Humans are pumping increasing quantities of greenhouse gases into the atmosphere, hundreds of scientists conclude in the most recent report from the Intergovernmental Panel on Climate Change.

IPCC

Hundreds of scientists in the field conclude that human activity is releasing greenhouse gases like carbon dioxide that are warming the planet, a finding that agrees with the stance of top scientific organizations and several studies of climate scientists.

President Trump and his administration see climate science and global warming in a very different light, though.

In 2012, Donald Trump declared, "The concept of global warming was created by and for the Chinese in order to make U.S. manufacturing non-competitive." The Trump administration has proposed an "America-first energy plan" centered on fossil fuels that generate carbon dioxide when burned.

"We must take advantage of the estimated $50 trillion in untapped shale, oil, and natural gas reserves, especially those on federal lands that the American people own," the White House's plan says. "The Trump Administration is also committed to clean coal technology, and to reviving America's coal industry, which has been hurting for too long."
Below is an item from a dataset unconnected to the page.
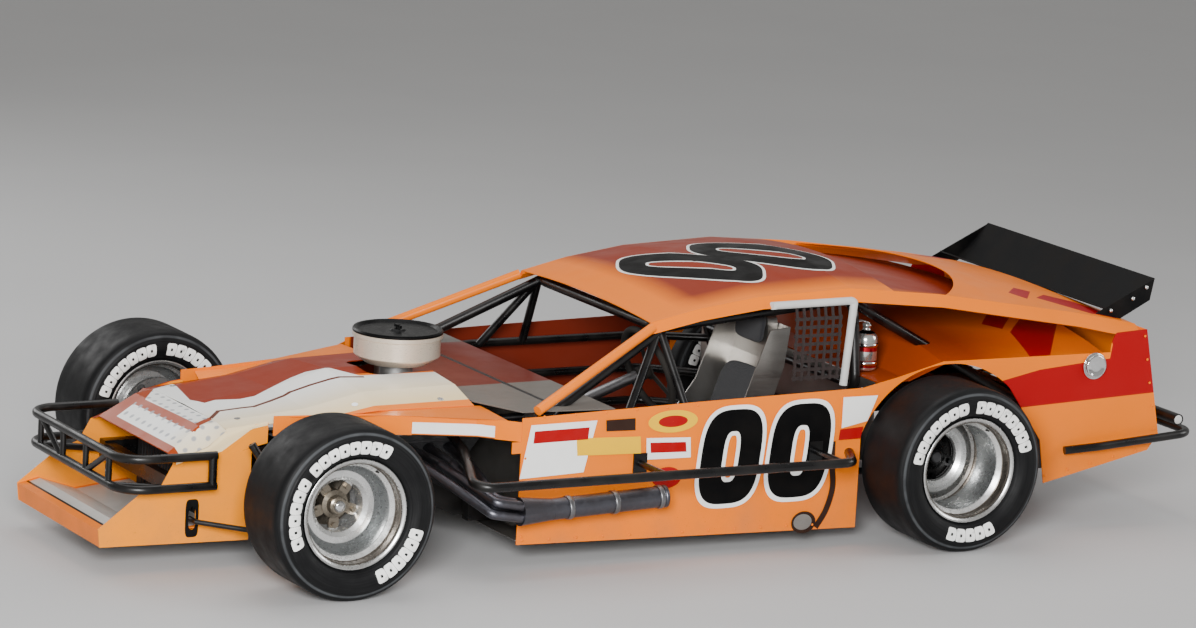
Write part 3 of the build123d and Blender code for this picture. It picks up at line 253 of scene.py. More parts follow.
# Sprayed sheet metal. Each painted area is a colour, a dropped axis and a polygon, laid over the one before.
# White turns to cream along Y over the cream shade span as painted warm shade, and the dotted polygons carry a
# lattice of dots. A fade turns the base to another colour over a span of one axis, as painted light and shade.
# Faces nearer the middle than innerY are dark, and leftOnly keeps the areas to the car's left. Dust thickens to
# the ground, and the sheet is slightly wavy.
def paintMaterial(
    name, areas, base="orange", dustTop=0.45, creamShadeSpan=None, dotted=(), fades=(), innerY=None, leftOnly=False
):
    tint = colours[base]
    material, shader, place = startMaterial(name, tint, 0.34, coat=0.04)
    shader.inputs["Specular IOR Level"].default_value = 0.16
    axes = [coordinate(place, axis) for axis in range(3)]
    patches = remap(noise(place, 2.3, 4.0), 0.3, 0.7, 0.0, 0.30)
    colour = mixColour(patches, tint, shadeOf(tint, 0.70))
    for axis, low, high, fadeTint in fades:
        colour = mixColour(remap(axes[axis], low, high), colour, colours[fadeTint])
    if innerY:
        inside = remap(calculate("ABSOLUTE", axes[1]), innerY, innerY + 0.0004, 1.0, 0.0)
        behind = remap(axes[0], 0.745, 0.755, 1.0, 0.0)
        colour = mixColour(multiply(inside, behind), colour, colours["brown red"])
    white = colours["white"]
    # Painted warm shade: the white turns cream along Y
    if creamShadeSpan:
        white = mixColour(remap(axes[1], *creamShadeSpan, 0.0, 0.85), white, colours["cream"])
    for areaTint, drop, points in areas:
        mask = polygonMask(place, points, drop)
        if leftOnly:
            mask = multiply(mask, remap(axes[1], -0.001, 0.001))
        colour = mixColour(mask, colour, white if areaTint == "white" else colours[areaTint])
    for points in dotted:
        spots = multiply(dotLattice(place), polygonMask(place, points, 2))
        colour = mixColour(spots, colour, colours["dot grey"])
    low = remap(axes[2], 0.06, dustTop, 1.0, 0.0)
    cloud = remap(noise(place, 7.0, 6.0), 0.38, 0.75)
    dust = multiply(calculate("ADD", low, 0.06), cloud)
    colour = mixColour(multiply(dust, 0.30), colour, colours["dust"])
    specks = remap(noise(place, 160.0, 2.0), 0.68, 0.74, 0.0, 0.3)
    colour = mixColour(multiply(specks, low), colour, (0.05, 0.045, 0.04))
    feed(shader, "Base Color", colour)
    feed(shader, "Roughness", remap(cloud, 0.0, 1.0, 0.30, 0.46))
    fine = multiply(noise(place, 420.0, 1.0), 0.03)
    feedBump(shader, calculate("ADD", noise(place, 5.0, 2.0), fine), 0.003, 0.35)
    return material


# Bare or plated metal: streaks along one axis, stains from noise and fine scratches in the bump
def metalMaterial(
    name,
    colour,
    roughness,
    streak=(1, 1, 1),
    stain=0.3,
    stainColour=(0.10, 0.09, 0.08),
    metallic=1.0,
    bump=0.0004,
):
    material, shader, place = startMaterial(name, colour, roughness, metallic)
    stretched = addNode("Mapping", {"Vector": place, "Scale": streak}, vector_type="POINT")
    grain = noise(stretched, 60.0, 4.0)
    blotch = remap(noise(place, 6.0, 5.0), 0.42, 0.75, 0.0, stain)
    tone = mixColour(remap(grain, 0.3, 0.7, 0.0, 0.25), colour, shadeOf(colour, 0.6))
    feed(shader, "Base Color", mixColour(blotch, tone, stainColour))
    roughest = min(1.0, roughness * 1.3)
    feed(shader, "Roughness", remap(grain, 0.25, 0.75, roughness * 0.75, roughest))
    feedBump(shader, grain, bump, 0.6)
    return material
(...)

The Badlands National Park Twitter account offered another perspective, at least for a few hours. Here are the tweets and some links to authoritative backing of their details:

  • "The pre-industrial concentration of carbon dioxide in the atmosphere was 280 parts per million (ppm). As of December 2016, 404.93 ppm." 280ppm: Intergovernmental Panel on Climate Change (IPCC); 404.93ppm: NASA.
  • "Today, the amount of carbon dioxide in the atmosphere is higher than at any time in the last 650,000 years. #climate" 650,000 years: the journal Nature.
  • "Flipside of the atmosphere; ocean acidity has increased 30% since the Industrial Revolution. 'Ocean Acidification' #climate #carboncycle" 30 percent: NASA.
  • "Burning one gallon of gasoline puts nearly 20lbs of carbon dioxide into our atmosphere. #climate" 20 pounds: Department of Energy's Energy Information Administration.

First published Jan. 24 at 6:20 p.m. PT.
Update Jan. 25 at 7:49 a.m. PT: Added information about the EPA's climate change page and the effort to bar USDA researchers from publishing information.
Update Jan. 25 at 10:06 a.m. PT: Added National Park Service comment that the tweets came from a former employee.